[Begin MATERIAL SHOWN]

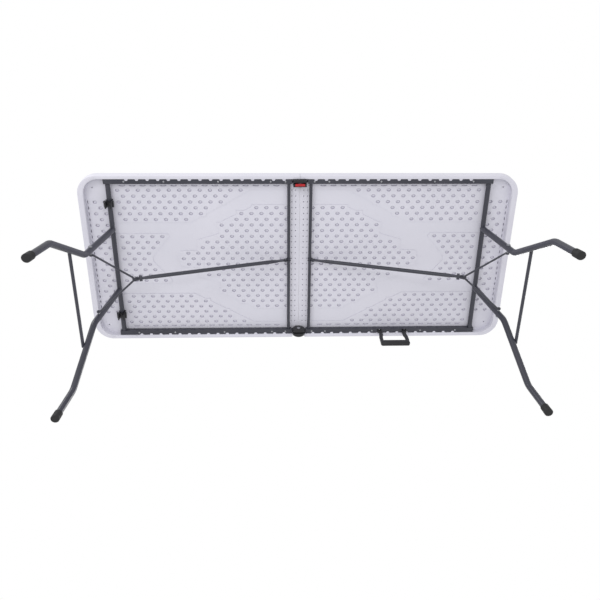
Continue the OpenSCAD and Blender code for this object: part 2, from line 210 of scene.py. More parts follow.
def addCamera():
    climb, swing, roll = (math.radians(view[k]) for k in ("climb", "swing", "roll"))
    ahead = Vector((math.sin(swing) * math.cos(climb), math.cos(swing) * math.cos(climb), math.sin(climb)))
    right = ahead.cross(Vector((0, 0, 1))).normalized()
    up = right.cross(ahead)
    across = right * math.cos(roll) + up * math.sin(roll)
    upward = up * math.cos(roll) - right * math.sin(roll)
    turn = Matrix((across, upward, -ahead)).transposed().to_4x4()
    bpy.ops.object.camera_add(location=view["place"])
    camera = bpy.context.active_object
    camera.matrix_world = Matrix.Translation(view["place"]) @ turn
    camera.data.lens = view["lens"]
    camera.data.sensor_width = view["sensor"]
    camera.data.clip_end = view["clipEnd"]
    camera.data.dof.use_dof = False
    bpy.context.scene.camera = camera


studio = {
    "worldColour": (1.0, 1.0, 1.0, 1.0),
    "worldSeen": 1.0,
    "worldGlow": 0.84,
    "floorSize": 16.0,
    "floorDrop": 0.0005,
    "floorColour": (0.80, 0.80, 0.80, 1.0),
    # place, aim, size, power
    "lamps": [
        ((-1.8, -2.6, -1.4), (0.0, 0.0, 0.70), 1.4, 24.0),
        ((0.1, -1.9, -2.0), (0.0, 0.0, 0.70), 0.5, 9.0),
        ((2.4, 2.0, 3.0), (0.0, 0.0, 0.6), 2.0, 50.0),
        ((-2.8, -2.6, 2.4), (0.0, 0.0, 0.5), 1.6, 34.0),
    ],
}


def addWorld():
    world = bpy.data.worlds.new("studio")
    world.use_nodes = True
    background = world.node_tree.nodes["Background"]
    background.inputs["Color"].default_value = studio["worldColour"]
    # the backdrop looks white, but lights the table less, so that the lamps shape it
    seen = world.node_tree.nodes.new("ShaderNodeLightPath")
    level = world.node_tree.nodes.new("ShaderNodeMapRange")
    level.inputs["To Min"].default_value = studio["worldGlow"]
    level.inputs["To Max"].default_value = studio["worldSeen"]
    world.node_tree.links.new(seen.outputs["Is Camera Ray"], level.inputs["Value"])
    world.node_tree.links.new(level.outputs[0], background.inputs["Strength"])
    bpy.context.scene.world = world
    bpy.context.scene.view_settings.view_transform = "Standard"


def addFloor():
    # pale from above, clear from below, so that the table can be seen from under it
    allOff()
    bpy.ops.mesh.primitive_plane_add(size=studio["floorSize"], location=(0, 0, -studio["floorDrop"]))
    floor = newPiece("studioFloor")
    kit = Finish("floorFinish", Roughness=0.9)
    kit.shader.inputs["Base Color"].default_value = studio["floorColour"]
    side = kit.make("ShaderNodeNewGeometry")["Backfacing"]
    clear = kit.make("ShaderNodeBsdfTransparent")["BSDF"]
    blend = kit.tree.nodes.new("ShaderNodeMixShader")
    kit.feed(blend.inputs[0], side)
    kit.tree.links.new(kit.shader.outputs[0], blend.inputs[1])
    kit.tree.links.new(clear.socket, blend.inputs[2])
    kit.tree.links.new(blend.outputs[0], kit.tree.nodes["Material Output"].inputs[0])
    floor.data.materials.append(kit.material)
    floor.visible_shadow = False
    floor.visible_diffuse = False
    floor.visible_glossy = False


def addLamp(place, aim, size, power):
    bpy.ops.object.light_add(type="AREA", location=place)
    lamp = bpy.context.active_object
    lamp.data.shape = "DISK"
    lamp.data.size = size
    lamp.data.energy = power
    toward = Vector(aim) - Vector(place)
    lamp.rotation_euler = toward.to_track_quat("-Z", "Y").to_euler()


# shader maths: a wrapped socket, on which +, -, * and / add Math nodes

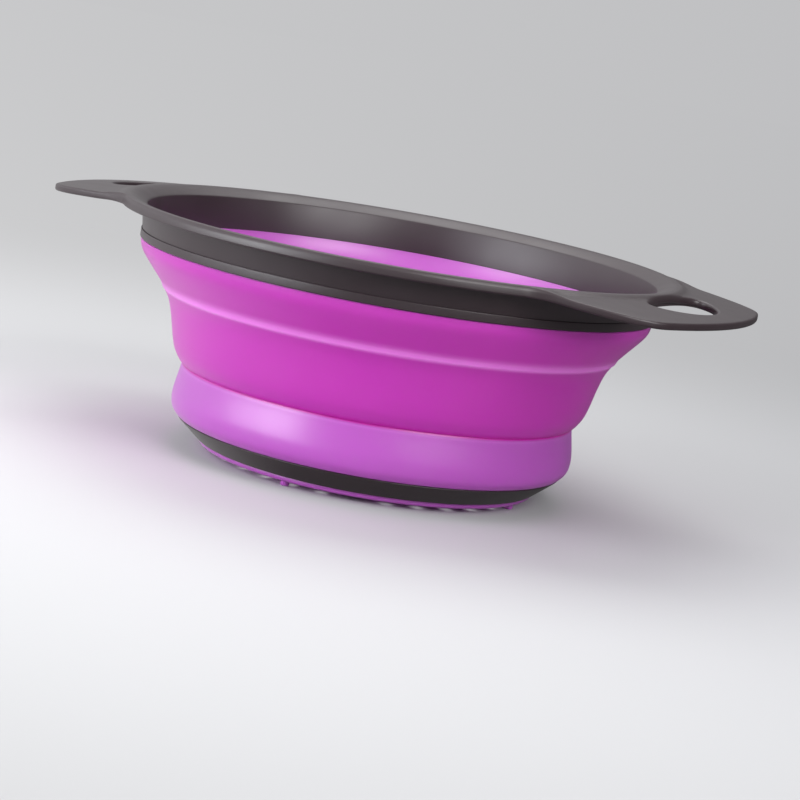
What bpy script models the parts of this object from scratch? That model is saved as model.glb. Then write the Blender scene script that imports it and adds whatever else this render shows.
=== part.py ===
"""Collapsible silicone colander: a rigid rim with two ear handles, a folding
silicone wall, a strainer floor on four small feet and a conical base ring.

Metres, +Z up. The origin is on the axis, on the plane that the feet stand on.
The ears lie along the X axis.
"""

import math

import bmesh
import bpy
from mathutils import Matrix, Vector

# Whole object: round parts, the gap between touching pieces, and cuts
RING_SEGMENTS = 60
FIT_GAP = 0.0003
CUT_OVERRUN = 0.004
SMOOTH_ANGLE = math.radians(30)

# Heights: each level stands on the one below it
FOOT_HEIGHT = 0.0022
FLOOR_LIP_HEIGHT = 0.0023
FLOOR_THICKNESS = 0.0026
BASE_RING_HEIGHT = 0.0083
BELLY_HEIGHT = 0.0223
FOLD_HEIGHT = 0.0307
FLARE_HEIGHT = 0.0194
BEAD_HEIGHT = 0.0036
BAND_HEIGHT = 0.0094
FLANGE_THICKNESS = 0.0042

BASE_RING_BOTTOM_Z = FOOT_HEIGHT + FLOOR_LIP_HEIGHT
BASE_RING_TOP_Z = BASE_RING_BOTTOM_Z + BASE_RING_HEIGHT
CREASE_Z = BASE_RING_TOP_Z + BELLY_HEIGHT
RIDGE_Z = CREASE_Z + FOLD_HEIGHT
BAND_BOTTOM_Z = RIDGE_Z + FLARE_HEIGHT
BEAD_TOP_Z = BAND_BOTTOM_Z + BEAD_HEIGHT
FLANGE_UNDERSIDE_Z = BEAD_TOP_Z + BAND_HEIGHT
FLANGE_TOP_Z = FLANGE_UNDERSIDE_Z + FLANGE_THICKNESS

# Radii of the outer surface: each follows from the one before it
BASE_RING_BOTTOM_RADIUS = 0.0740
BASE_RING_FLARE = 0.0097
BELLY_SWELL = 0.0030
CREASE_DEPTH = 0.0019
FOLD_SPREAD = 0.0128
FLARE_SPREAD = 0.0124
BAND_TAPER = 0.0012
FLANGE_OVERHANG = 0.0093

BASE_RING_TOP_RADIUS = BASE_RING_BOTTOM_RADIUS + BASE_RING_FLARE
BELLY_RADIUS = BASE_RING_TOP_RADIUS + BELLY_SWELL
CREASE_RADIUS = BELLY_RADIUS - CREASE_DEPTH
RIDGE_RADIUS = CREASE_RADIUS + FOLD_SPREAD
BAND_BOTTOM_RADIUS = RIDGE_RADIUS + FLARE_SPREAD
BAND_TOP_RADIUS = BAND_BOTTOM_RADIUS + BAND_TAPER
FLANGE_RADIUS = BAND_TOP_RADIUS + FLANGE_OVERHANG

# Walls
WALL_THICKNESS = 0.0022
FOLD_THICKNESS = 0.0018
TONGUE_THICKNESS = 0.0009
SKIRT_THICKNESS = 0.0029
SKIRT_LEG_THICKNESS = 0.0008
BAND_WALL_THICKNESS = 0.0019
BASE_RING_WALL = 0.0024

SKIRT_INNER_RADIUS = BAND_BOTTOM_RADIUS - SKIRT_THICKNESS
MOUTH_RADIUS = BAND_TOP_RADIUS - BAND_WALL_THICKNESS

# Rim frame: the slope down to the mouth, the flat crown and the rounded lip
MOUTH_DROP = 0.0029
MOUTH_EDGE_ROUND = 0.0007
CROWN_INSET = 0.0025
CROWN_FLAT_WIDTH = 0.0020
LIP_DROP = 0.0017
LIP_ROUND = 0.0006
BEAD_PROUD = 0.0004

CROWN_RADIUS = FLANGE_RADIUS - CROWN_INSET

# Ear handles: length past the flange, angles of the full part and of the root, droop
EAR_LENGTH = 0.0320
EAR_FULL_ANGLE = math.radians(20)
EAR_ROOT_ANGLE = math.radians(40)
EAR_DROOP_ANGLE = math.radians(6)
EAR_ROOT_DROP = 0.0011
EAR_ROOT_FILLET = 0.0020
EAR_THICKNESS = 0.0029
EAR_EDGE_ROUND = 0.0010
EAR_STEPS = 3
EAR_SECTION_SHARE = 1 / 3

EAR_REACH = FLANGE_RADIUS + EAR_LENGTH

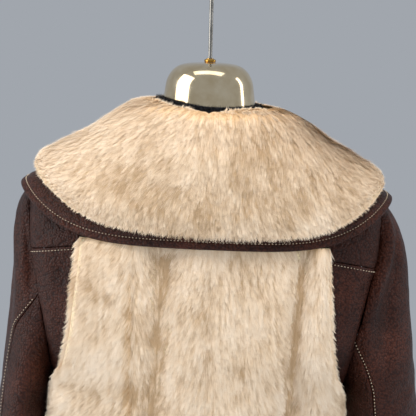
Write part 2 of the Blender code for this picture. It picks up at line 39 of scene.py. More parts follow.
import bpy
import numpy as np
from bpy.props import FloatProperty, FloatVectorProperty, IntProperty, PointerProperty
from mathutils import Matrix, Vector

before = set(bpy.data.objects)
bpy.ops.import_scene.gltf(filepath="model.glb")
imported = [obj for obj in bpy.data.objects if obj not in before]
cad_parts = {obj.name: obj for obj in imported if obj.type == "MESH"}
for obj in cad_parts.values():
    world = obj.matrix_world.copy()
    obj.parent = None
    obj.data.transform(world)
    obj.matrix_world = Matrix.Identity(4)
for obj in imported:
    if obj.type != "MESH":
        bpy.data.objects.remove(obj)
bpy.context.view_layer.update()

MM = 0.001
NAPE = 202.25  # how far the nape is below the hook's crown

# ------------------------------------------------------------------ the cut, in millimetres and degrees
SIDES = (("left", 1), ("right", -1))  # the wearer's sides, with the sign that X has there
LEATHER = 2.4  # the hide's thickness
SEAM = 0.35  # what a seam takes from each edge beside it
BACK_PILE = 22.0  # how far the back's fur stands off its hide
COLLAR_PILE = 25.0
COLLAR_GAP = 2.2  # between the collar's hide and the foot of its pelts
PELT_SHARE = 0.68  # how much of the pile's height is dense underwool
NECKLINE = -20.0
SHOULDER_TIP = -108.0
ARMHOLE_TOP = -112.0
UNDERARM = -372.0
YOKE_SEAM = -175.5  # the seam's height at the centre back
YOKE_DROP = 20.5  # how much lower it runs at the sides
YOKE_SLANT = 3.0  # how much higher it runs on the left and lower on the right
FUR_TOP = -172.0
SIDE_PANEL_TOP = -186.0
SIDE_PANEL_END = -372.0
HEM = -620.0
CUFF = -735.0
LEAN_UP = 0.02  # rise for each millimetre to the wearer's left
LEAN_OUT = 0.02  # shift to the wearer's left for each millimetre down
LEAN_FROM = -110.0
FLATNESS = 0.8  # the power that squares the body's section
FRONT_SEAM = -101.0  # where a sleeve's front seam runs round it
ARM_MIDDLE = (228, -15)  # a vertical line inside a sleeve
COLLAR_TURN = 138.0  # where the collar's rim starts to turn in towards its front end
COLLAR_END = 172.0
FUR_INSET = 16.5  # how far the collar's fur ends from the rim at the centre back
UNDER_COLLAR_INSET = 7.5  # how far the under collar's hide ends from the rim
EDGE_ROLL = 2.6  # the radius of the collar's rolled rim
EDGE_STITCHES = 7.6  # how far the edge's topstitching lies from the rim
YOKE_STITCHES = 4.2  # how far below the yoke's seam its topstitching lies
SLEEVE_STITCHES = 4.5  # how far before a sleeve's back seam its topstitching lies
SLEEVE_STITCH_TOPS = {"left": -258, "right": -290}

BODY_COLUMNS = ("height", "edge_x", "back_y", "front_y")
BODY_ROWS = (
    (-20, 73, 72, -71),
    (-36, 92, 80, -78),
    (-52, 116, 88, -85),
    (-68, 143, 94, -92),
    (-84, 171, 98, -97),
    (-98, 198, 101, -99),
    (-108, 220, 103, -101),
    (-112, 225, 104, -102),
    (-137, 227, 107, -109),
    (-178, 225, 112, -118),
    (-220, 216, 116, -124),
    (-260, 207, 118, -127),
    (-300, 199, 118, -128),
    (-340, 194, 117, -127),
    (-372, 192, 116, -125),
    (-430, 193, 115, -122),
    (-500, 196, 117, -120),
    (-560, 200, 121, -121),
    (-620, 204, 126, -123),
)
SLEEVE_COLUMNS = ("height", "reach", "wrap", "middle", "left_x", "right_x")
SLEEVE_ROWS = (
    (-112, 24, 90, 0, 226.6, 226.6),
    (-118, 31, 90, 0, 235, 235),
    (-126, 38, 90, 0, 240, 241),
    (-137, 45, 90, 0, 246, 249),
    (-155, 54, 90, 0, 250, 258),
    (-178, 62, 90, 0, 251, 265),
    (-220, 74, 90, 0, 252.5, 271),
    (-250, 79, 92, 0, 253.5, 275),
    (-275, 82, 99, -1, 254.5, 279),
    (-300, 84, 112, -2, 256.5, 283),
    (-325, 86, 131, -3, 258, 285),
    (-350, 87, 154, -4, 260, 287),
    (-372, 88, 180, -5, 262, 289),
    (-430, 86, 180, -8, 267, 293),
    (-500, 81, 180, -14, 273, 296),
    (-580, 75, 180, -24, 280, 299),
    (-660, 68, 180, -37, 284, 301),
    (-735, 63, 180, -52, 286, 301),
)
STANDOFF_COLUMNS = ("height", "clear")
STANDOFF_ROWS = ((-112, 0.8), (-350, 0.8), (-372, 1.6), (-430, 4.5), (-600, 8), (-735, 10))
BACK_SEAM_COLUMNS = ("height", "left", "right")
BACK_SEAM_ROWS = (
    (-250, 92, 116),
    (-275, 70, 114),
    (-300, 54, 112),
    (-325, 49, 110),
    (-400, 47, 105),
    (-500, 52, 93),
    (-735, 62, 76),
)
FUR_COLUMNS = ("height", "half_width")
FUR_ROWS = ((-187, 159), (-245, 163), (-290, 166), (-330, 172), (-355, 179), (-372, 186))
COLLAR_COLUMNS = ("share", "side_x", "back_y", "front_y", "side_z", "back_z", "front_z")
COLLAR_ROWS = (
    (0.0, 78, 74, -74, -17, -15, -16),
    (0.2, 104, 97, -98, -30, -20, -26),
    (0.45, 141, 119, -119, -56, -45, -56),
    (0.7, 188, 131, -134, -81, -103, -108),
    (1.0, 243, 138, -143, -113, -177, -186),
)
# How far the fur stands off the hide in the hollow under the armholes, where the hide turns in, by height.
HOLLOW_COLUMNS = ("height", "fill")
HOLLOW_ROWS = ((-310, 0), (-325, 0), (-350, 7), (-372, 28), (-400, 14), (-430, 5), (-465, 0), (-640, 0))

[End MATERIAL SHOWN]

### THE PROBLEM
Exactly as written, return the lines from the line containing "What bpy script" through the line containing "FLANGE_THICKNESS = 0.0042", both included.

### TASK OUTPUT
What bpy script models the parts of this object from scratch? That model is saved as model.glb. Then write the Blender scene script that imports it and adds whatever else this render shows.
=== part.py ===
"""Collapsible silicone colander: a rigid rim with two ear handles, a folding
silicone wall, a strainer floor on four small feet and a conical base ring.

Metres, +Z up. The origin is on the axis, on the plane that the feet stand on.
The ears lie along the X axis.
"""

import math

import bmesh
import bpy
from mathutils import Matrix, Vector

# Whole object: round parts, the gap between touching pieces, and cuts
RING_SEGMENTS = 60
FIT_GAP = 0.0003
CUT_OVERRUN = 0.004
SMOOTH_ANGLE = math.radians(30)

# Heights: each level stands on the one below it
FOOT_HEIGHT = 0.0022
FLOOR_LIP_HEIGHT = 0.0023
FLOOR_THICKNESS = 0.0026
BASE_RING_HEIGHT = 0.0083
BELLY_HEIGHT = 0.0223
FOLD_HEIGHT = 0.0307
FLARE_HEIGHT = 0.0194
BEAD_HEIGHT = 0.0036
BAND_HEIGHT = 0.0094
FLANGE_THICKNESS = 0.0042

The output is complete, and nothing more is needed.